Dataset excerpt
= = = =
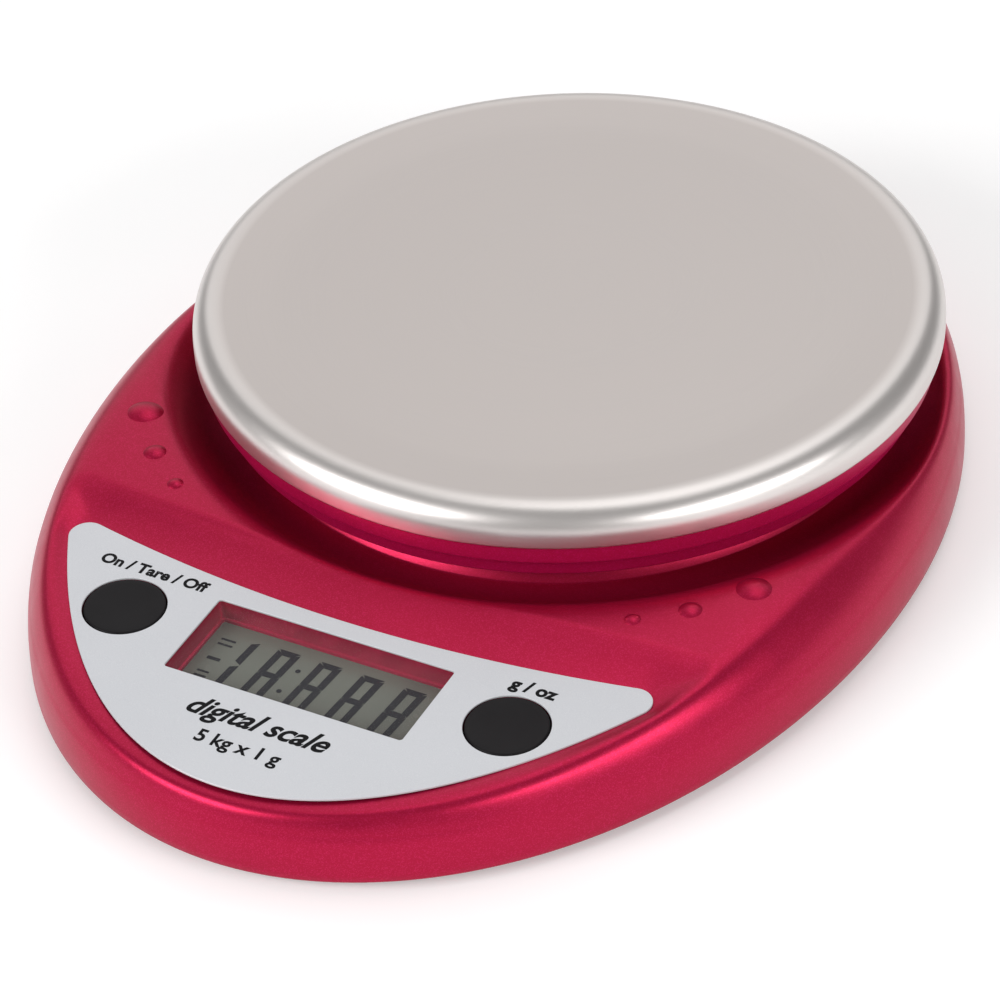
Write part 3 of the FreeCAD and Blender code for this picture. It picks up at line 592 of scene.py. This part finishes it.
def ink(name, colour, roughness=0.4):
    n = Nodes(name)
    speck = n.noise(0.3, detail=3)
    n.colour(n.ranged(speck, 0, 1), tint(colour, 0.85), tint(colour, 1.15))
    n.link(n.ranged(n.noise(1.5), roughness - 0.04, roughness + 0.04), n.shader.inputs["Roughness"])
    n.set(Specular_IOR_Level=0.08)
    return n.material


def plated(name, colour, roughness, size=0.5):
    """Plated or machined metal with fine directional marks."""
    n = Nodes(name)
    marks = n.noise(size, detail=4, rough=0.65, stretch=(1, 0.12, 1))
    n.colour(n.ranged(marks, 0, 1), tint(colour, 0.88), tint(colour, 1.08))
    n.link(n.ranged(marks, roughness - 0.06, roughness + 0.08), n.shader.inputs["Roughness"])
    n.link(n.bump(marks, 0.006, 0.6), n.shader.inputs["Normal"])
    n.set(Metallic=1.0)
    return n.material


def circuit_green():
    """Solder mask with pale tracks."""
    n = Nodes("circuit_board")
    tracks = n.add("ShaderNodeTexBrick")
    tracks.inputs["Scale"].default_value = 1.0
    mapping = n.add("ShaderNodeMapping")
    mapping.inputs["Scale"].default_value = (170, 170, 170)
    n.link(n.place, mapping.inputs["Vector"])
    n.link(mapping.outputs["Vector"], tracks.inputs["Vector"])
    tracks.inputs["Mortar Size"].default_value = 0.03
    n.colour(tracks.outputs["Fac"], (0.01, 0.09, 0.035), (0.03, 0.19, 0.07))
    n.link(n.ranged(n.noise(3), 0.25, 0.36), n.shader.inputs["Roughness"])
    n.link(n.bump(tracks.outputs["Fac"], 0.02, 0.6), n.shader.inputs["Normal"])
    return n.material


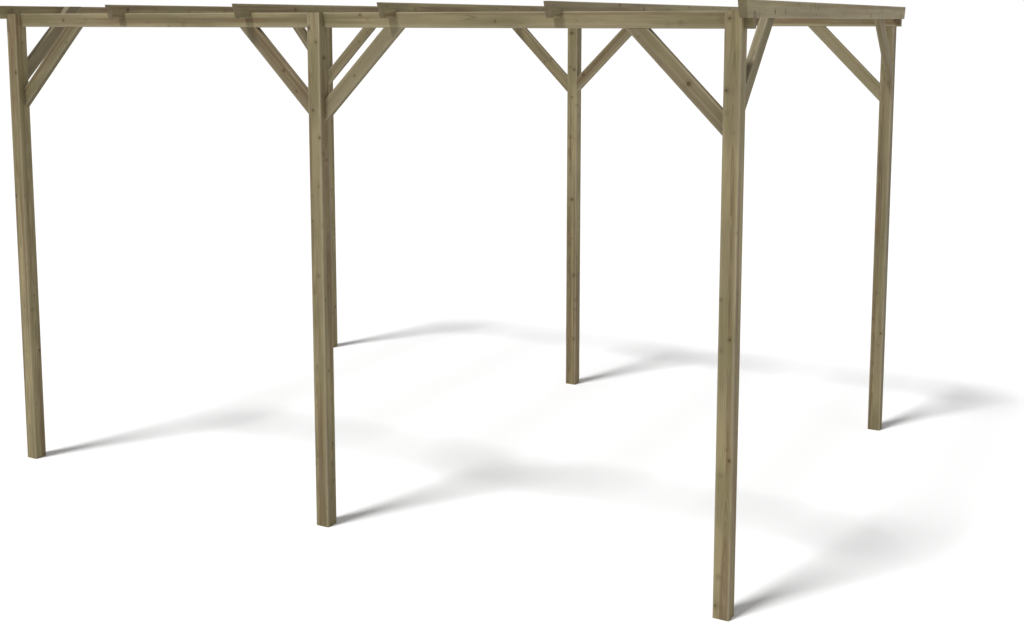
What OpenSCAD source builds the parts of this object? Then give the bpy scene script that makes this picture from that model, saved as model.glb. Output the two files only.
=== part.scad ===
// Open timber carport frame: two rows of three square posts, a beam let into the
// inner half of each row, rafters notched over both beams, and 45 degree knee braces.
// Millimetres, +Z up. The origin is on the ground at the centre of the plan,
// +X runs along the rows and +Y from the front row to the rear row.

/* [Frame] */
// Distance between the end posts of a row, centre to centre
row_length = 5200; // [3800:50:6600]
// Distance between the two rows, centre to centre
row_spacing = 3546; // [2800:2:4400]
// Height from the ground to the top of the rafters
frame_h = 3240; // [2400:10:4000]

/* [Posts] */
// Side of the square post
post_w = 90; // [70:5:125]

/* [Beams] */
// Thickness of a beam, which is also how deep it is let into the posts
beam_t = 45; // [30:1:60]
// Depth of a beam, top to bottom
beam_h = 90; // [70:5:150]

/* [Rafters] */
// Number of rafters, equally spaced
rafter_count = 6; // [4:1:10]
// Thickness of a rafter
rafter_t = 45; // [30:1:60]
// Depth of a rafter, top to bottom
rafter_h = 90; // [70:5:150]
// Depth of the notch that seats a rafter on the beams
rafter_notch = 35; // [10:1:45]
// How far the top of a rafter reaches past the outer face of the posts
tail_top = 74; // [40:1:300]
// How much shorter the underside of the tail is than its top
tail_bevel = 32; // [0:1:40]

/* [Knee braces] */
// Thickness of a brace
brace_t = 45; // [30:1:60]
// Width of a brace across its slope
brace_w = 90; // [60:5:120]
// Height, and equally the reach, of the long edge of a brace
brace_leg = 556; // [350:2:700]

/* [Timber finish] */
// Radius of the eased long edges of every timber
ease_r = 4; // [1:0.5:8]

/* [Hidden] */
$fn = 32;

rafter_z = frame_h - rafter_h;           // underside of the rafters
beam_top_z = rafter_z + rafter_notch;    // top of the beams and posts
beam_z = beam_top_z - beam_h;            // underside of the beams
inner_y = row_spacing / 2 - post_w / 2;  // inner faces of both rows, from the centre
outer_x = row_length / 2 + post_w / 2;   // outer faces of the end posts
beam_length = 2 * (outer_x + rafter_t);  // beams end flush with the end rafters
rafter_top_y = row_spacing / 2 + post_w / 2 + tail_top;
rafter_low_y = rafter_top_y - tail_bevel;
rafter_pitch = 2 * (outer_x + rafter_t / 2) / (rafter_count - 1);
cut = 10;                                // how far a cutting solid passes the wood

// Each row: name and side of the centre line
ROWS = [["front", -1], ["rear", 1]];
// Each place along a row: name and position as a share of half the row
PLACES = [["left", -1], ["middle", 0], ["right", 1]];
// Each brace along a row: name, the place of its post and the way it leans
ROW_BRACES = [["left", -1, 1], ["middle_left", 0, -1], ["middle_right", 0, 1], ["right", 1, -1]];
// Each end of the frame: name and side
ENDS = [["left", -1], ["right", 1]];

function post_name(row, place) = str("post_", row[0], "_", place[0]);
function beam_name(row) = str("beam_", row[0]);
function rafter_name(i) = str("rafter_", i + 1);
function row_brace_name(row, brace) = str("brace_", row[0], "_", brace[0]);
function end_brace_name(end, row) = str("brace_", end[0], "_end_", row[0]);
function place_x(share) = share * row_length / 2;

// Rounded rectangle with one corner at the origin
module eased_section(a, b) {
    union() {
        translate([ease_r, 0]) square([a - 2 * ease_r, b]);
        translate([0, ease_r]) square([a, b - 2 * ease_r]);
        for (x = [ease_r, a - ease_r], y = [ease_r, b - ease_r])
            translate([x, y]) circle(r = ease_r);
    }
}

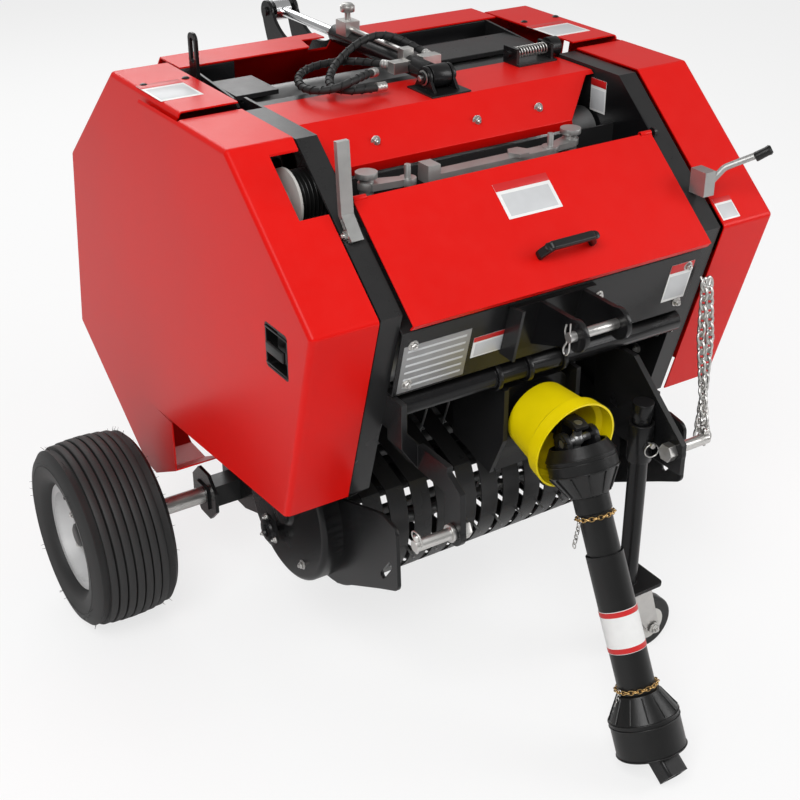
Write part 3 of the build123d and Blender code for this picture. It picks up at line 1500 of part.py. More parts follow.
= = = =
## [Requirement]
Only a number is needed: how many lines of the material above contain "from"?

## [The answer]
4